If you want to call different tokenizers with different arguments, override this method.
- Parameters:
encode_funcs – the encoding functions from self.tokenizers.
texts – the processed text for each encoding function
**kwargs –
- Returns:
a list of BatchEncoding, the length of the list is the same as the number of tokenizer
- tokenize(text, **kwargs) List[str] [source]#
Converts a string in a sequence of tokens, using the tokenizer.

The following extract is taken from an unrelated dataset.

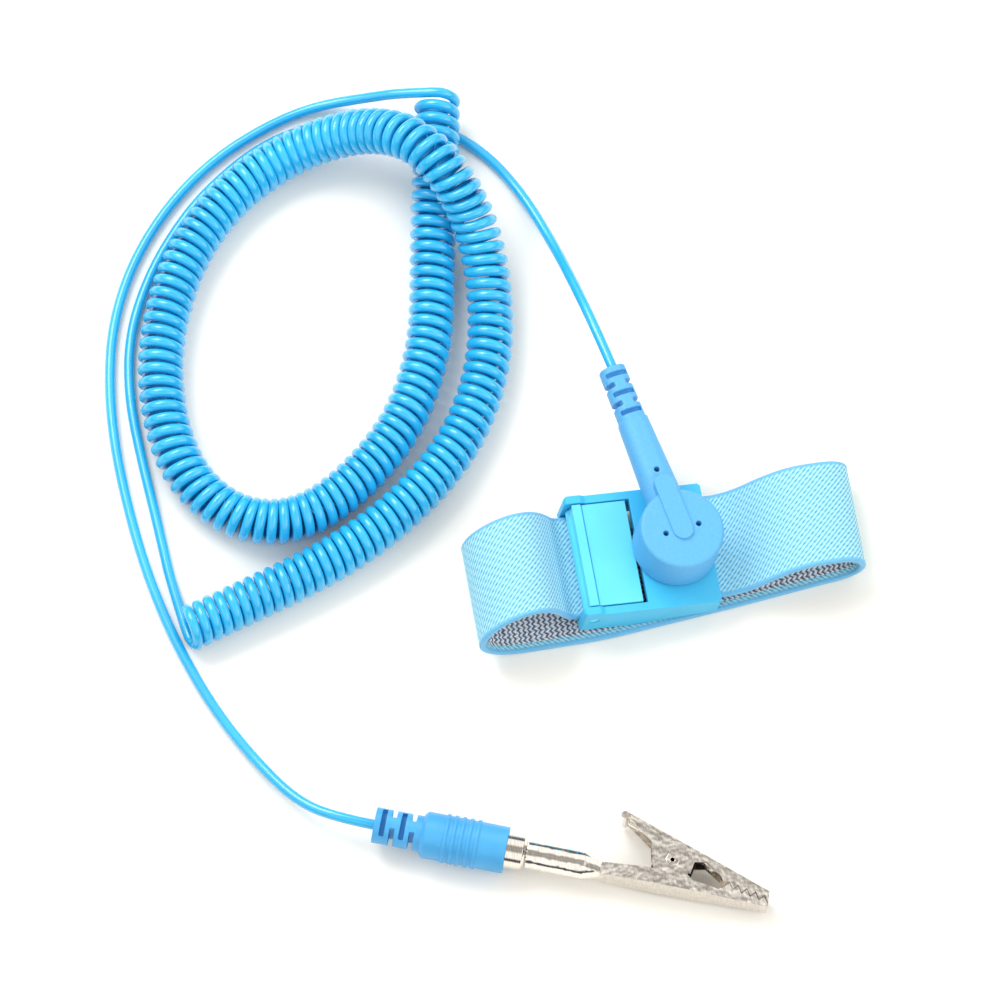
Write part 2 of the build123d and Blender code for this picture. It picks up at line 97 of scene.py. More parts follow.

Split in words for word-based vocabulary or sub-words for sub-word-based vocabularies (BPE/SentencePieces/WordPieces). Takes care of added tokens.
- Parameters:
text (str) – The sequence to be encoded.
**kwargs (additional keyword arguments) – Passed along to the model-specific prepare_for_tokenization preprocessing method.
- Returns:
The list of tokens.
- Return type:
List[str]
- property vocab_size: int#
Size of the base vocabulary (without the added tokens).
- Type:
int
- class recwizard.modules.redial.modeling_redial_gen.RedialGen(config: RedialGenConfig, word_embedding=None, **kwargs)[source]#
Conditioned GRU. The context vector is used as an initial hidden state at each layer of the GRU
- __init__(config: RedialGenConfig, word_embedding=None, **kwargs)[source]#
- Parameters:
config – config for PreTrainedModel
- forward(dialogue, lengths, recs, context=None, state=None, encode_only=False, **hrnn_input)[source]#
- Parameters:
dialogue – (batch_size, seq_len)
lengths – (batch_size)
recs – (batch_size, n_movies)
context –
state –
encode_only –
**hrnn_input –
Returns:
- response(**kwargs)#
The main function for the module to generate a response given an input.
Note
Please refer to our tutorial for implementation guidance: Overview
- Parameters:
raw_input (str) – the text input
tokenizer (PreTrainedTokenizer) – the tokenizer used to tokenize the input
return_dict (bool) – if set to True, will return a dict of outputs instead of a single output
**kwargs – the keyword arguments that will be passed to
forward()
- Returns:
By default, a single output will be returned. If return_dict is set to True, a dict of outputs will be returned.